**What this task involves:** Find how many lines in the data below mention "pose". Give the number only.

**Data extract:**
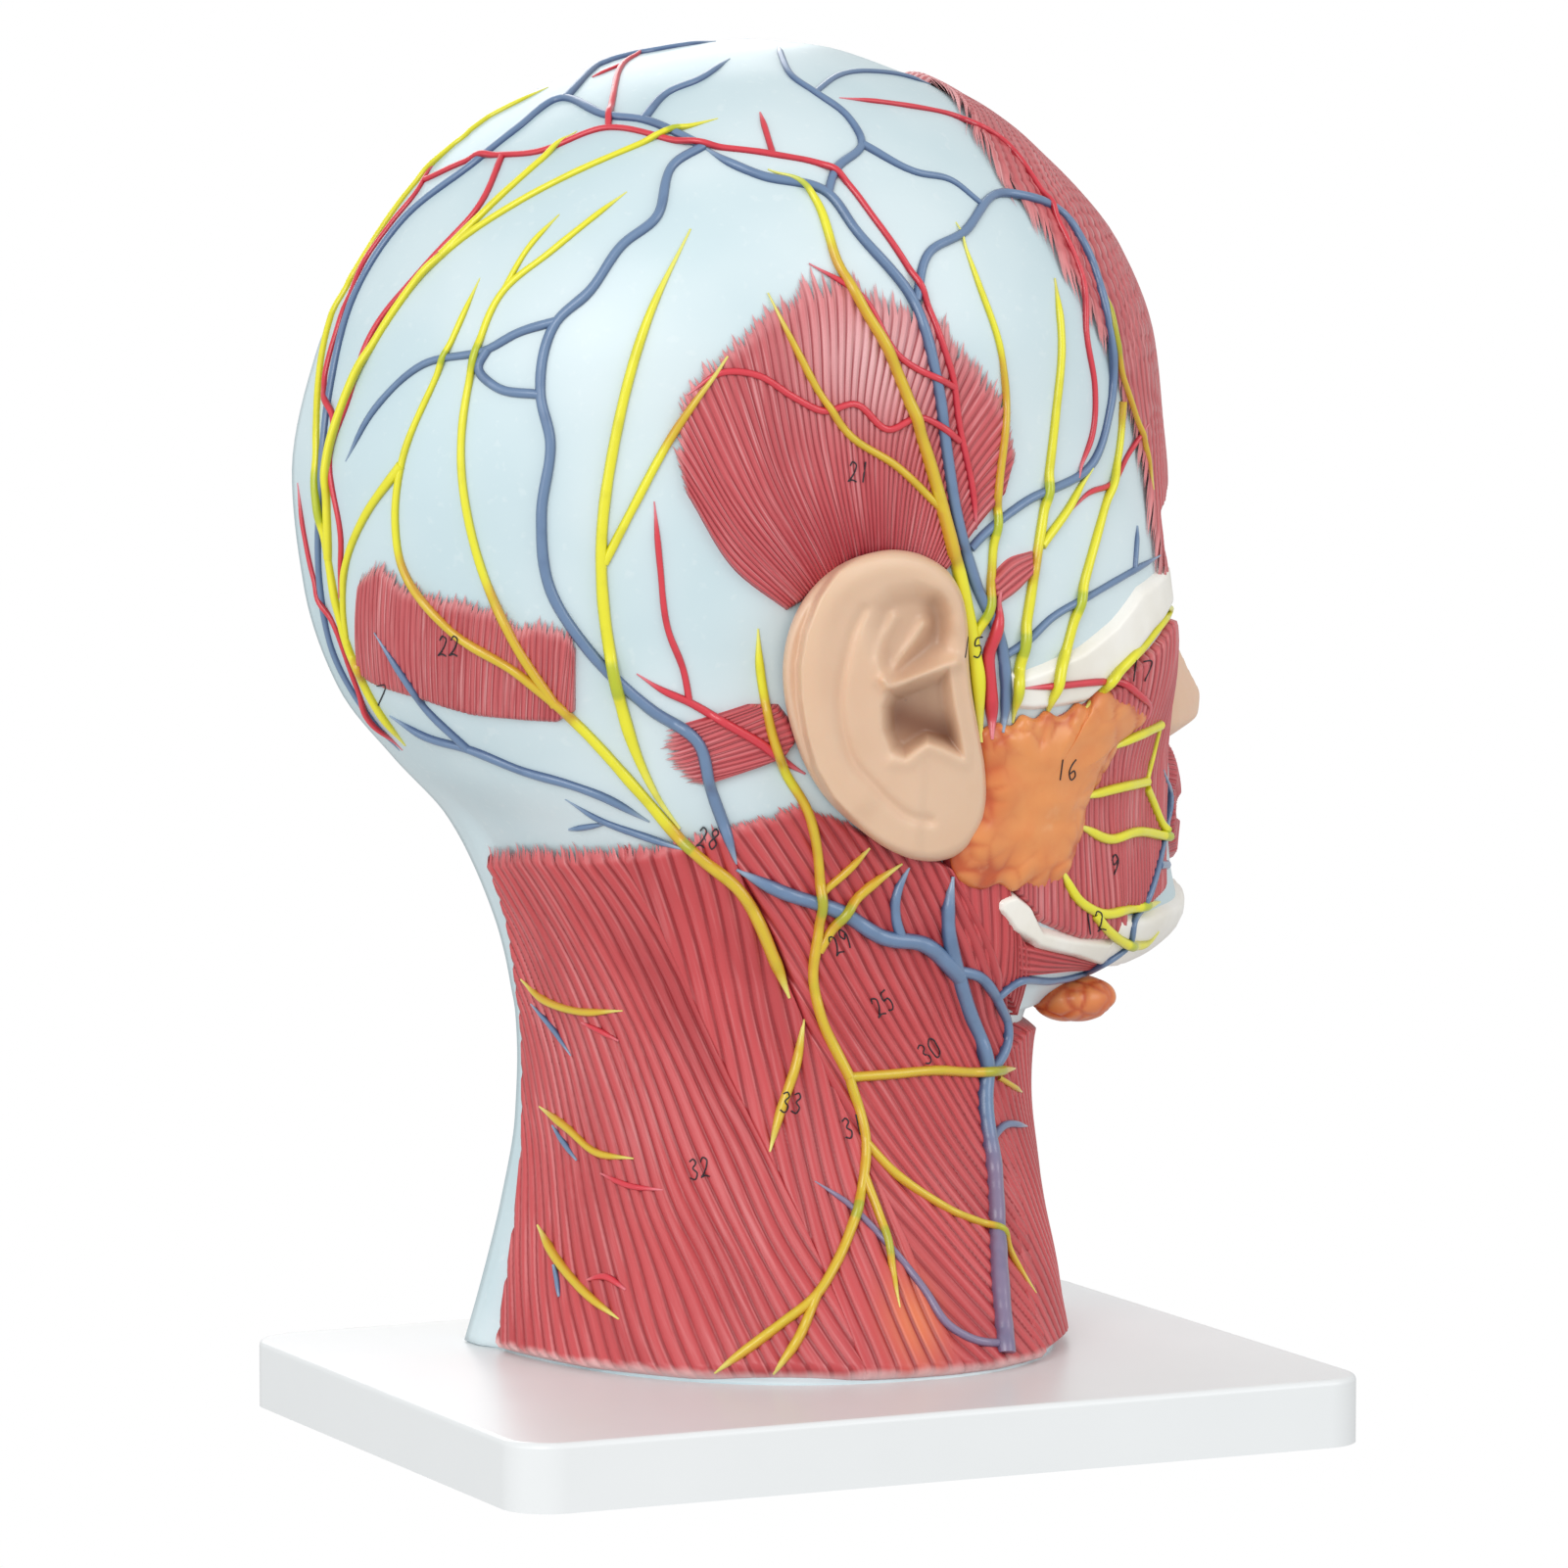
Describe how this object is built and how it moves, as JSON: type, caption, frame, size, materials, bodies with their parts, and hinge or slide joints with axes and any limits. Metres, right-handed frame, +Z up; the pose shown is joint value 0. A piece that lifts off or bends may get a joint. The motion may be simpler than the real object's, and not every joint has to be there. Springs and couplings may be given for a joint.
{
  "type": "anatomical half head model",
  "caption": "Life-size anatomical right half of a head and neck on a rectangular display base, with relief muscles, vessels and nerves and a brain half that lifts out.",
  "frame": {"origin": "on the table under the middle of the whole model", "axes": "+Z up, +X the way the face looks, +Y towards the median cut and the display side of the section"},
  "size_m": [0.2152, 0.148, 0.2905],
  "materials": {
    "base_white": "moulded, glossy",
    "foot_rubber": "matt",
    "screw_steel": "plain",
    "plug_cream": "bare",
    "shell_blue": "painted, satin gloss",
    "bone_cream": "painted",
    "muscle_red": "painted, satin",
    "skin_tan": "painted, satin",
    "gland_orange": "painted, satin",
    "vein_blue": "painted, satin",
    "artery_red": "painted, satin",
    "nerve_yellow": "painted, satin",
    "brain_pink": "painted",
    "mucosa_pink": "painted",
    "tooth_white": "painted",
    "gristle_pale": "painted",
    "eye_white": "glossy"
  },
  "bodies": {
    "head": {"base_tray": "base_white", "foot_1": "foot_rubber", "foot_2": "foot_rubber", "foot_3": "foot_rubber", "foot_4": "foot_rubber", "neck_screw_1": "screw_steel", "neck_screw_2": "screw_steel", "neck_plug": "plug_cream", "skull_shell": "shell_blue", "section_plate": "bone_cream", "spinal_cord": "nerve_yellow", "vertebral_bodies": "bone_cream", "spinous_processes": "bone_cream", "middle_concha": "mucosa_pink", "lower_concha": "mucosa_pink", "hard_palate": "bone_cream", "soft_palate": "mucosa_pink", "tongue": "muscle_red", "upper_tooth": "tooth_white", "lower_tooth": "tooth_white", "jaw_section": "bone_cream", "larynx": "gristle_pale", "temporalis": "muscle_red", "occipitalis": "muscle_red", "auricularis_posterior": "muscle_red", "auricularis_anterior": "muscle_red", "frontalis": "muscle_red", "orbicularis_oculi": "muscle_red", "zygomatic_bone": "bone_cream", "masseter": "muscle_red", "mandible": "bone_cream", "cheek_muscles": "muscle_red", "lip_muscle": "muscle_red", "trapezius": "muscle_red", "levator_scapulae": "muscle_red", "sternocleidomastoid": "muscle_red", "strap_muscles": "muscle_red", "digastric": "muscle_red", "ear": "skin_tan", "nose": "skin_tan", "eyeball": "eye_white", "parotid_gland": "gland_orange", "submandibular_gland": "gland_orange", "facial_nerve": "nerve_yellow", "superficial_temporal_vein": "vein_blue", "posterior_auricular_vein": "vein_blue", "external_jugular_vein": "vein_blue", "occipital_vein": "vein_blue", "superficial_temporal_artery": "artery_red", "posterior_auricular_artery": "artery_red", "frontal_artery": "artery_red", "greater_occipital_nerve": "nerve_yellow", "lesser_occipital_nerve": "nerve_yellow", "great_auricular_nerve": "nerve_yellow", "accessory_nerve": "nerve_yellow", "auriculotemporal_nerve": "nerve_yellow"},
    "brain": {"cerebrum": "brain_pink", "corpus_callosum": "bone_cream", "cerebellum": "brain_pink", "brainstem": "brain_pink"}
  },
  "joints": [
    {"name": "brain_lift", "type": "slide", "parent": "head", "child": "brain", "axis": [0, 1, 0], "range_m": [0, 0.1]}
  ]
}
==
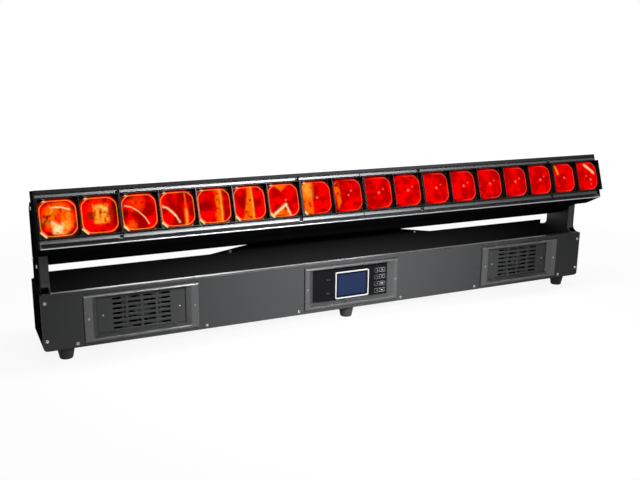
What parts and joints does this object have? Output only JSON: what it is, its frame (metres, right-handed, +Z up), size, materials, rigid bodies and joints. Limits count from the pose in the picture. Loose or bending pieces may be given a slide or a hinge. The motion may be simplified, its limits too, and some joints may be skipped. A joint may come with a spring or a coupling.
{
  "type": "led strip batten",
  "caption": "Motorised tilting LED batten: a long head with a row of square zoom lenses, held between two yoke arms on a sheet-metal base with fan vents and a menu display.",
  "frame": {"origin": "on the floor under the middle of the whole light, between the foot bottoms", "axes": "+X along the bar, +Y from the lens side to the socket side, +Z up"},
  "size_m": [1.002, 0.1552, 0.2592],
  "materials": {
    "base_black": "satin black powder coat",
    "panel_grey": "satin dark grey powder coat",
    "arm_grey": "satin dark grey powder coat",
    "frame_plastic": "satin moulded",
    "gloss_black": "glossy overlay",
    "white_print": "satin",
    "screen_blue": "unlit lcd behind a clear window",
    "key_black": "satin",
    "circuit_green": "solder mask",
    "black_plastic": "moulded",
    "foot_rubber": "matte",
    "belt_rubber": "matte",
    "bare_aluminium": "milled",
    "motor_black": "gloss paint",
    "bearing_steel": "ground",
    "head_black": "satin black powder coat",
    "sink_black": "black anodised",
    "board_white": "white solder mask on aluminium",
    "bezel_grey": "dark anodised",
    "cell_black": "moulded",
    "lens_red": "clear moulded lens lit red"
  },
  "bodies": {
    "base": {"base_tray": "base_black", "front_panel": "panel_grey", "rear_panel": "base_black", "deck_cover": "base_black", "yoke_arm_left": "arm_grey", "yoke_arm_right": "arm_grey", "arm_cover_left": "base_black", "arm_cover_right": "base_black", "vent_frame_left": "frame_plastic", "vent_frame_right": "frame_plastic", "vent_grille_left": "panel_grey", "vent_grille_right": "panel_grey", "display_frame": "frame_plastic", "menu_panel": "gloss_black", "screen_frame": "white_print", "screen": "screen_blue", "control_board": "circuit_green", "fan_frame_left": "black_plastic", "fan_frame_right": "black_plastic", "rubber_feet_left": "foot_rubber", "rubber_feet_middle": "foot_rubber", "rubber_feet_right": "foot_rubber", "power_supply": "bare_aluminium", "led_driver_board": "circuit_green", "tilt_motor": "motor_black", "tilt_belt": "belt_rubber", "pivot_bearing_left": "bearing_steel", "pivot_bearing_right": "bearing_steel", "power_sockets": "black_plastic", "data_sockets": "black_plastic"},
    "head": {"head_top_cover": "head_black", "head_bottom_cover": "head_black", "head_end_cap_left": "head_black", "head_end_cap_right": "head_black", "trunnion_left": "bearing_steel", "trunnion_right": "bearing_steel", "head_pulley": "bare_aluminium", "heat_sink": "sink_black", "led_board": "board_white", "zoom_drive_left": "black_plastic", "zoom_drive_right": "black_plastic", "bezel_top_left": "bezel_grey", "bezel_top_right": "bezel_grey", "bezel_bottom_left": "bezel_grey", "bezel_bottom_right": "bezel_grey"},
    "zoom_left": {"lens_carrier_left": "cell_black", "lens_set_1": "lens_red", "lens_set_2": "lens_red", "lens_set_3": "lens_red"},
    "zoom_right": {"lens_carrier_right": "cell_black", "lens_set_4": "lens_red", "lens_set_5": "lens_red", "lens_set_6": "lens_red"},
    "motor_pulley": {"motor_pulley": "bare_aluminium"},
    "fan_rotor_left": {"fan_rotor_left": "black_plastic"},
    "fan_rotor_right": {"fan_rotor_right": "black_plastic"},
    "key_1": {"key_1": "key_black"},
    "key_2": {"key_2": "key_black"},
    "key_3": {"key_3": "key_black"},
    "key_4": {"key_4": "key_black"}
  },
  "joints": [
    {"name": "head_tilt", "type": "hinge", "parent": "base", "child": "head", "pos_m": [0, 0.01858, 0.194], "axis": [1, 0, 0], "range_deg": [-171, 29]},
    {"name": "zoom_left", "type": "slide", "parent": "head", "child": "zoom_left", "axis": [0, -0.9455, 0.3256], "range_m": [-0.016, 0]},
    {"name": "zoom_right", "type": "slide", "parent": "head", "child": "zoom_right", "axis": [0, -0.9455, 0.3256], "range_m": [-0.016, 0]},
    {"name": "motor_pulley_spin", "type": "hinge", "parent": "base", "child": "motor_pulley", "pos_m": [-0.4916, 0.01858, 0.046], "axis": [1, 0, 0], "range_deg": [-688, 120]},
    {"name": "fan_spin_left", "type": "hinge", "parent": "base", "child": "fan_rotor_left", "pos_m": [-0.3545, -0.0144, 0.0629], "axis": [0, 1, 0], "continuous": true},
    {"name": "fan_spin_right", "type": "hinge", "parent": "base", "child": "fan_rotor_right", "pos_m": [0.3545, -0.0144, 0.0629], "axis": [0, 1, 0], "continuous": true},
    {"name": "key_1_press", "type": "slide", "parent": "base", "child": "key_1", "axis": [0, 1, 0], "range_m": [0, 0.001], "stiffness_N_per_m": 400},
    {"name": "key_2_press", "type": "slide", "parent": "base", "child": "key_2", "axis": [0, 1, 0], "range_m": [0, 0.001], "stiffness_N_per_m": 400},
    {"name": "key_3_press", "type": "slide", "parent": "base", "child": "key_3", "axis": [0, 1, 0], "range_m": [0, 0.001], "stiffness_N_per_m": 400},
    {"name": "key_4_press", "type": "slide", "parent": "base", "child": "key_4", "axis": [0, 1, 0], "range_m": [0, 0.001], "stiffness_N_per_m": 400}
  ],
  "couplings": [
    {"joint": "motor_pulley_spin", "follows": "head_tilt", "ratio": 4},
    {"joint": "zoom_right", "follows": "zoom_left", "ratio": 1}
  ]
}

**Task output:** 2